On Feb. 14, 2012, after five years of legislative issues, a temporary two-week shutdown of the FAA and 23 stopgap measures, President Obama signed into law the FAA Modernization and Reform Act of 2012 (H.R. 658). The bill speeds the nation’s switch from radar to an air traffic control system based on GPS technology called the Next Generation Air Transportation System. The bill will also open U.S skies to unmanned drone flights in less than four years.

The bill authorizes $63.4 billion for the FAA, including about $11 billion toward the air traffic system and its modernization. It sets a deadline of June 2015 for the FAA to develop new arrival procedures at the nation’s 35 busiest airports so planes can land using the more advanced, precise GPS navigation.

Also under the bill, the FAA is required to provide military, commercial and privately-owned drones with expanded access to U.S. airspace by Sep. 30, 2015. That means permitting unmanned drones controlled by remote operators on the ground--also called unmanned airborne systems (UAS) or unmanned aerial vehicles (UAVs)--to fly in the same airspace as airlines, cargo planes, business jets and private aircraft.

“The passage of this bill is encouraging for geospatial professionals since we now have an end goal. With a timeline now identified for the expansion of unmanned aerial systems into public airspace, the geospatial community has a lot of work to do,” said Jeff Lovin, Woolpert senior vice president and director of geospatial services.

Currently, drone use is primarily used in segregated blocks of military airspace, border control and 300 public agencies and their partners. Within nine months of the bill’s passage, the FAA is required to submit a plan on how to safely provide drones with expanded access.

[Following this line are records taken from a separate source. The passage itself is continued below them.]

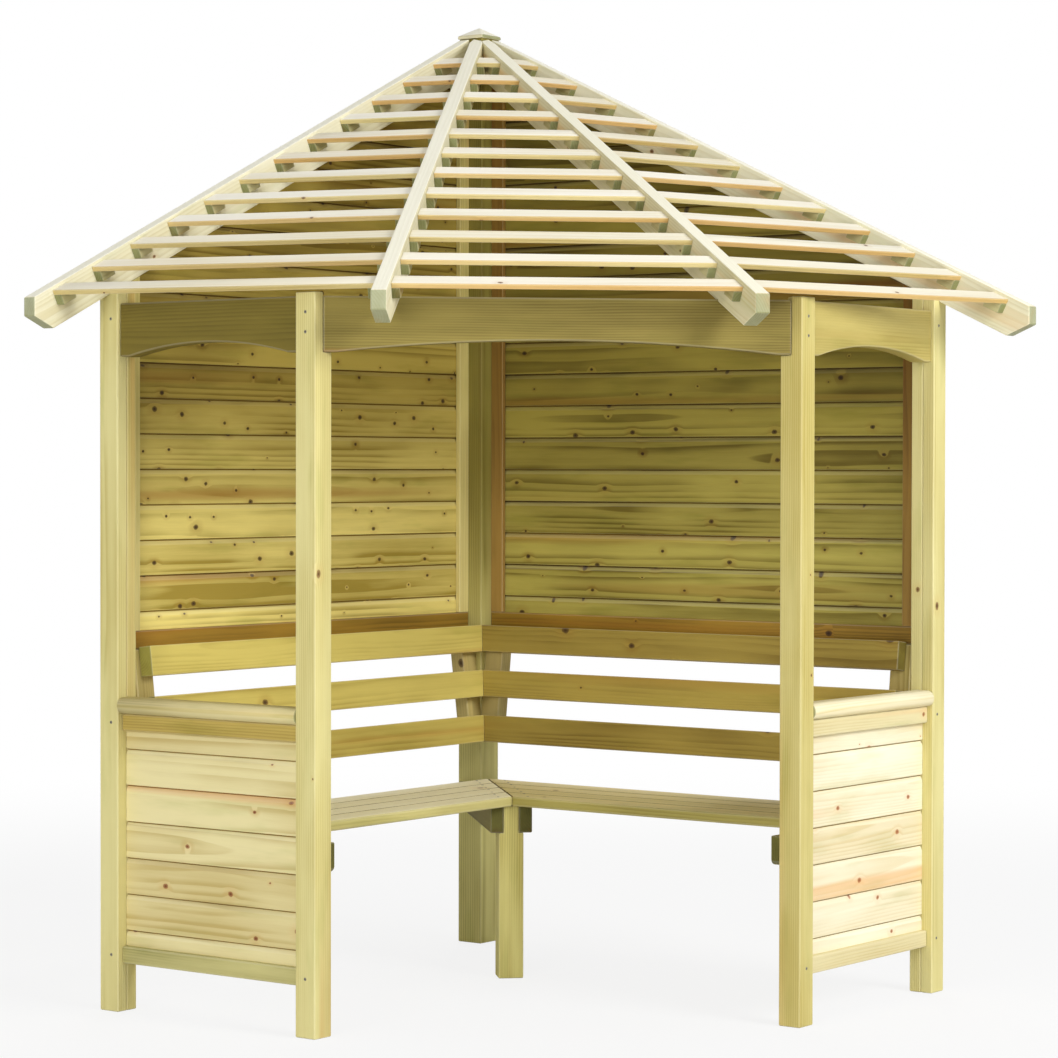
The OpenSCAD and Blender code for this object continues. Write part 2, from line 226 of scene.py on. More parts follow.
class Wires:
    """Short names for making and joining shader nodes."""

    def __init__(self, tree):
        self.tree = tree

    def put(self, socket, value):
        if isinstance(value, bpy.types.NodeSocket):
            self.tree.links.new(value, socket)
        else:
            socket.default_value = value

    def node(self, kind, **settings):
        n = self.tree.nodes.new(kind)
        for k, v in settings.items():
            setattr(n, k, v)
        return n

    def maths(self, op, a, b=0.0, c=0.0, clamp=False):
        n = self.node("ShaderNodeMath", operation=op, use_clamp=clamp)
        for socket, v in zip(n.inputs, (a, b, c)):
            self.put(socket, v)
        return n.outputs[0]

    def scaled(self, vector, scale, shift=(0, 0, 0)):
        n = self.node("ShaderNodeVectorMath", operation="MULTIPLY_ADD")
        self.put(n.inputs[0], vector)
        n.inputs[1].default_value = scale
        n.inputs[2].default_value = shift
        return n.outputs[0]

    def noise(self, vector, detail=2.0, rough=0.5):
        n = self.node("ShaderNodeTexNoise")
        self.put(n.inputs["Vector"], vector)
        n.inputs["Scale"].default_value = 1.0
        n.inputs["Detail"].default_value = detail
        n.inputs["Roughness"].default_value = rough
        return n.outputs["Fac"]

    def step(self, value, low, high):
        n = self.node("ShaderNodeMapRange", interpolation_type="SMOOTHSTEP")
        self.put(n.inputs["Value"], value)
        self.put(n.inputs["From Min"], low)
        self.put(n.inputs["From Max"], high)
        return n.outputs["Result"]

    def mix(self, share, a, b, blend="MIX"):
        n = self.node("ShaderNodeMix", data_type="RGBA", blend_type=blend)
        self.put(n.inputs["Factor"], share)
        self.put(n.inputs["A"], a)
        self.put(n.inputs["B"], b)
        return n.outputs["Result"]


# %% [markdown]
# Knots are where branches grew, so they lie at random, a hand or two apart, and each is a dark core in a
# brown disc with rings crowding round it. A cell pattern gives every branch a place, and a lucky draw for
# each cell says whether it holds a knot and how large it is, which keeps them sparse and uneven.

# %% Knots
def knot_marks(w, given, log, x, y, z):
    """The share of knot, of its dark core and of the halo round it."""
    flat = w.node("ShaderNodeCombineXYZ")
    w.put(flat.inputs[0], w.maths("MULTIPLY", x, 0.75))
    w.put(flat.inputs[1], w.maths("ADD", y, z))
    cells = w.node("ShaderNodeTexVoronoi", voronoi_dimensions="2D", feature="F1")
    w.put(cells.inputs["Vector"], flat.outputs[0])
    w.put(cells.inputs["Scale"], given["Knot Scale"])
    luck = w.node("ShaderNodeSeparateColor")
    w.put(luck.inputs[0], cells.outputs["Color"])
    holds = w.maths("LESS_THAN", luck.outputs[0], given["Knots"])
    away = w.maths("DIVIDE", cells.outputs["Distance"], given["Knot Scale"])
    uneven = w.noise(w.scaled(log, (90, 90, 90)))
    wobble = w.maths("MULTIPLY", w.maths("SUBTRACT", uneven, 0.5), 0.004)
    away = w.maths("ADD", away, wobble)
    growth = w.maths("MULTIPLY_ADD", luck.outputs[1], 1.2, 0.4)
    size = w.maths("MULTIPLY", given["Knot Size"], growth)
    ratio = w.maths("DIVIDE", away, size)
    return [w.maths("MULTIPLY", holds, w.step(ratio, outer, inner))
            for outer, inner in [(1.15, 0.75), (0.7, 0.2), (4.0, 1.0)]]


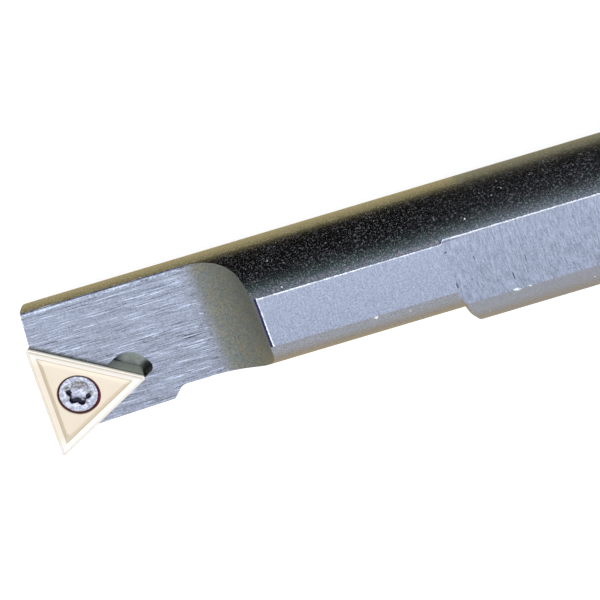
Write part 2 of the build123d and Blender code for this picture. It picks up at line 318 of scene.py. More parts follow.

“There have been many reasons for the delay [in FAA approval of drones], but potential commercial operators need to realize that paramount among these are the safety issues,” said geomatics consultant Joseph V.R. Paiva, PhD, PS, PE, in a recent article “Even when commercial flights are allowed, it will not be the same as sending a crew out to survey the back 40 with a total station or RTK GPS system. Compliance with many overlapping regulatory and safety priorities will require planning, training, medical certificates, ‘check rides,’ refresher courses, formal permission requests to enter the airspace, and other stipulations.” Lovin said geospatial professionals can play a key role in paving the way for this alternative data collection technology. “Since GPS and geospatial data are integral to air safety, it provides an excellent opportunity for the geospatial community to support the FAA in resolving any related issues prior to Sep. 30, 2015,” he said.